The fashion-forward strategy is essential if you consider the influence of retailers like Zara and H & M in Europe. Their lines change rapidly, catwalk fashions appear in store within weeks and young consumers develop their design sensibilities at a young age. 'In Europe consumers walk into a shop and choose fashion first,' says Gustavo. 'So this is where we have to pitch the Warner characters.' Jay's designers are briefed to create a good design first and then incorporate the characters. The result is a sumptuous style guide full of trend directions for single characters like Tweety and Scooby Doo. 'If you slap on the character you appeal to the Tweety fan; if you create a good design you appeal to the fashion fan. It's breaking the mould of ordinary character licensing,' he says. i2_29.jpg

Jay suggests that forecasting trends is actually all about understanding history and looking for threads. Twice a year the creative team show retailers the directions they think trends will take and see which ideas get picked up.

As ever, most retailers evolve their offerings based on previous experience and keeping risks low. But Gustavo says they respond well if you work with them like their other fashion brands do.

Jay encourages retailers to take a collection, rather than one item, because it's easier for the consumer to understand. The trend for direct to retail has made this easier to achieve. Now, the looks Jay's team have created are also being extended into non-apparel categories like stationery.
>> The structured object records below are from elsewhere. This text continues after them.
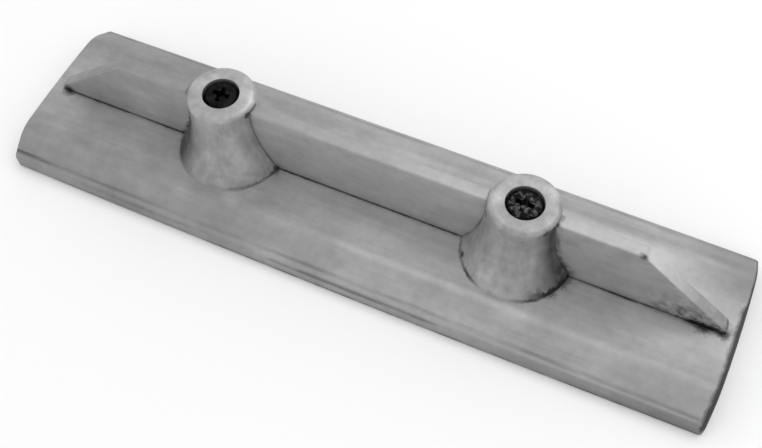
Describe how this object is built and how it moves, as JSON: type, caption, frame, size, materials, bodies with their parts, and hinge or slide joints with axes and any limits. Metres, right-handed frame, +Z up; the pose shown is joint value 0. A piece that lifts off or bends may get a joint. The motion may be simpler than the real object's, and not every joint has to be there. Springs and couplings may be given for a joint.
{
  "type": "magnesium float without handle",
  "caption": "Float for finishing concrete, without its handle: a long crowned magnesium blade with a flat sole, an upright rib along its middle, and conical posts whose flat tops take a handle.",
  "frame": {"origin": "centre of the flat sole", "axes": "+X along the blade, +Y across it, +Z up from the sole to the post tops"},
  "size_m": [0.3048, 0.0794, 0.049],
  "materials": {
    "blade_magnesium": "bare magnesium alloy, dull satin grey with faint lengthwise draw marks",
    "rib_magnesium": "bare magnesium alloy, dull grey with sawn sloped ends",
    "post_magnesium": "cast magnesium alloy, fine cast skin with a machined top face",
    "black_steel": "black oxide steel, satin",
    "plated_steel": "zinc plated steel"
  },
  "bodies": {
    "root": {"float_blade": "blade_magnesium", "rib_middle": "rib_magnesium", "rib_left": "rib_magnesium", "rib_right": "rib_magnesium", "post_left": "post_magnesium", "post_right": "post_magnesium", "post_screw_left": "black_steel", "post_screw_right": "black_steel", "spring_washer_left": "plated_steel", "spring_washer_right": "plated_steel", "thread_insert_left": "plated_steel", "thread_insert_right": "plated_steel"}
  },
  "joints": []
}
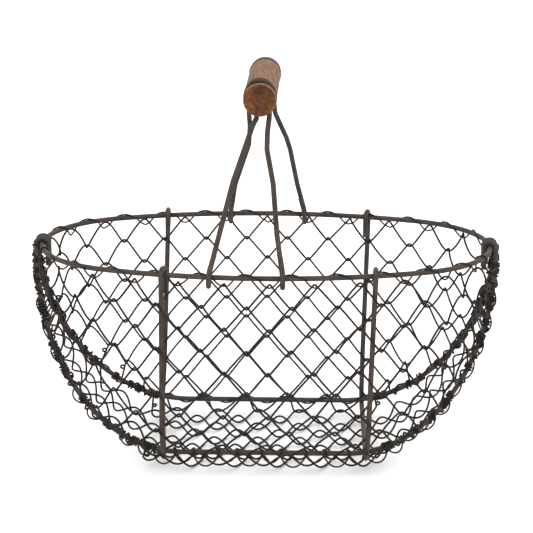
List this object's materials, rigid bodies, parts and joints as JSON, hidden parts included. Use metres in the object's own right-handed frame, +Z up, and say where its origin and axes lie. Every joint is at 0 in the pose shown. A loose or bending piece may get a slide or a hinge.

Warner is working with a number of different trends for individual character applications at the moment. One, for example, is the 'home-made' look. For kids who have been word-processing their homework since they could read and write there is nothing fashionable in a highly finished, sleekly presented aesthetic. Combine this with the trend to personalise and you have 'Cartoon Chaos', characterised by felt tip doodlings, collages and personalisation. 'Punk Nation' is another popular look, more adult-focused and steeped in nostalgia that the UK customer really understands. 'Kimono Koolaid' makes Scooby as an Eastern icon. The richness contained in the style guides for these looks is staggering. 'What we're doing is expressing the brand personalities and attributes but not the character slap,' says Jay. Licensors are prone to say this, but the collections already inspired by the Warner approach bear it out. For example, a junior apparel line for Taz doesn't show the character but it is unmistakably him. A French Harry Potter line with items selling at around E50 took the school uniform look and made it cool - traditional sports jumpers, coats and gillets for example. Fresh Air's recent Batman range of t-shirts reverses the trend to endlessly add production values to t-shirts by presenting them as simple, retro-style items. 'There is a story behind every look,' says Jay.